Fascist in the sense of the origin of the word--the fasces symbol--not Mussolini

Yes, I was serious.

The source was an article in IIRC The Atlantic some time between 1979 and 1982--unfortunately, I am sure I de-cluttered that issue years ago, and The Atlantic's online coverage starts in 1995.

I meant fascist in terms of the fasces, which is symbolic of all the elements of society being basically uniform like rods in a bundle, and all acting as one.

Perhaps a better characterization would have been that "Billy Budd" was popular with the Soviet cultural establishment as an example of what a work of art should be.

Billy Budd is innocent and idealistic, but he has a stammer (often times wrongly interpreted as a sign of low intelligence) and not being able to defend himself verbally, he lashes out at an AUTHORITY FIGURE and kills him.

So, Lesson No. 1 from "Billy Budd" is that even if you are in the right and the authority figure is in the wrong, YOU MUST DIE. The Soviets in effect said, "That works for us."

But it gets even better.

Upon learning that the crew is willing to mutiny to save his life, Budd declines. This sends the message that the proper duty of a citizen is to preserve the established social order, even if it means that the citizen will be wrongfully executed.

I don't have the libretto handy, but, before he is hanged, does not Budd in effect say "Thanks, I needed that," in response to a pep talk? Again, the duty of someone who cares for a wrongly convicted citizen is to make him feel better about being executed, because it preserves the established social order.

At the end, Budd sings a benediction on the Captain who could have saved him but who stayed remote... I think that when you connect all the dots, the Soviet cultural establishment thought that "Budd" was one of the few worthwhile Western musical works post-WWII, for the wrong reasons, but for understandable reasons. Killing innocent beauty in the name of preserving the forms of authority was all in a day's work for the Soviet system.

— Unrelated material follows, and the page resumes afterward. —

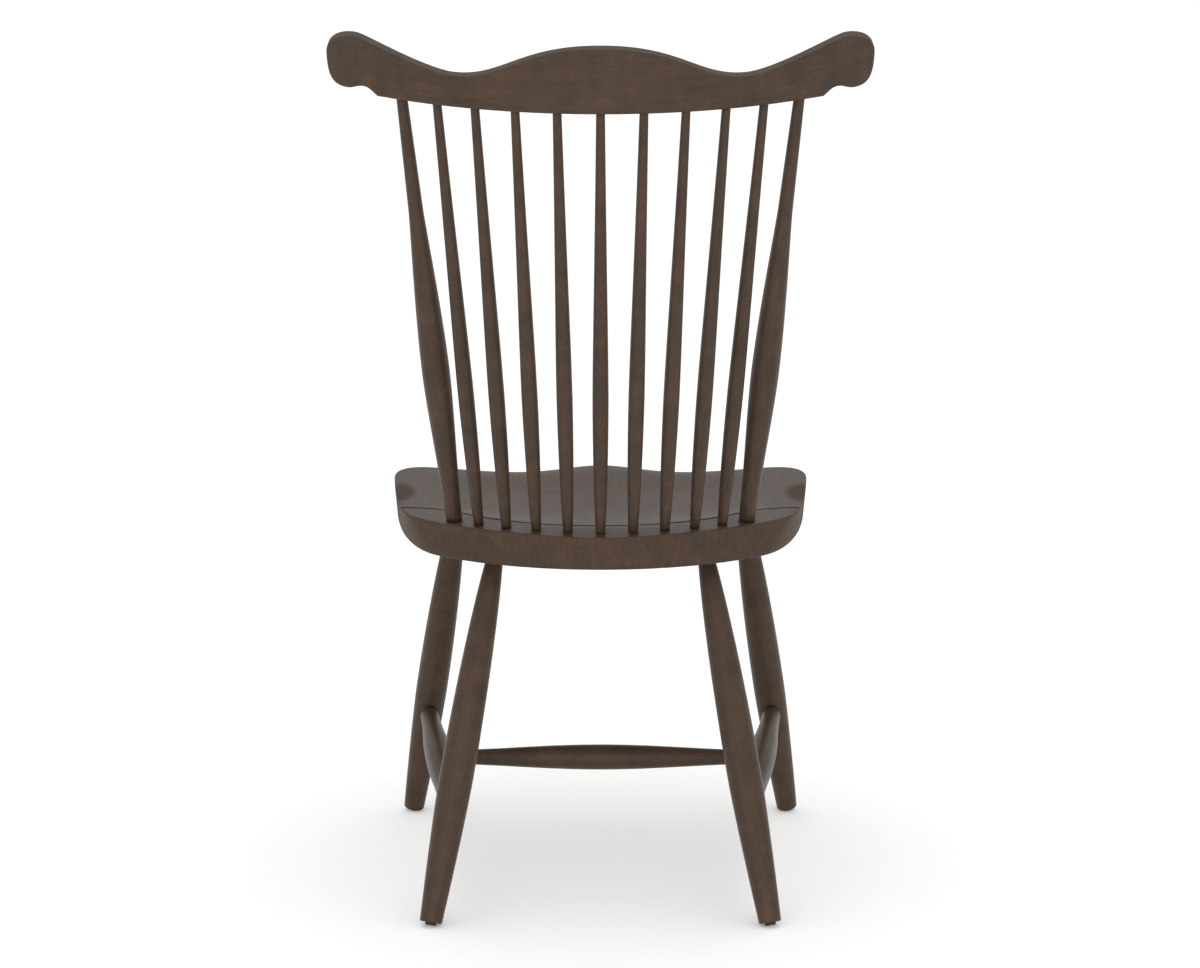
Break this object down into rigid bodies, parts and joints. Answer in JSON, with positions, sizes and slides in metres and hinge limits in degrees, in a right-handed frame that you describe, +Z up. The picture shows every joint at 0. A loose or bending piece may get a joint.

Whereas my crystal ball tells me that Britten and Forster were drawn to the story because its failures of legal due process and basic human decency resonated with British gays who had lived through WWII. And Budd's stammer mirrors "the love that dare not speak its name."

FWIW & YMMV, obviously.

But I find Budd's blessing of Vere (read: Truth?) to induce profound moral queasiness. And of course one must remember that to a great extent, Forster and Britten were bound by Melville's text, and Melville was a very twisted dude.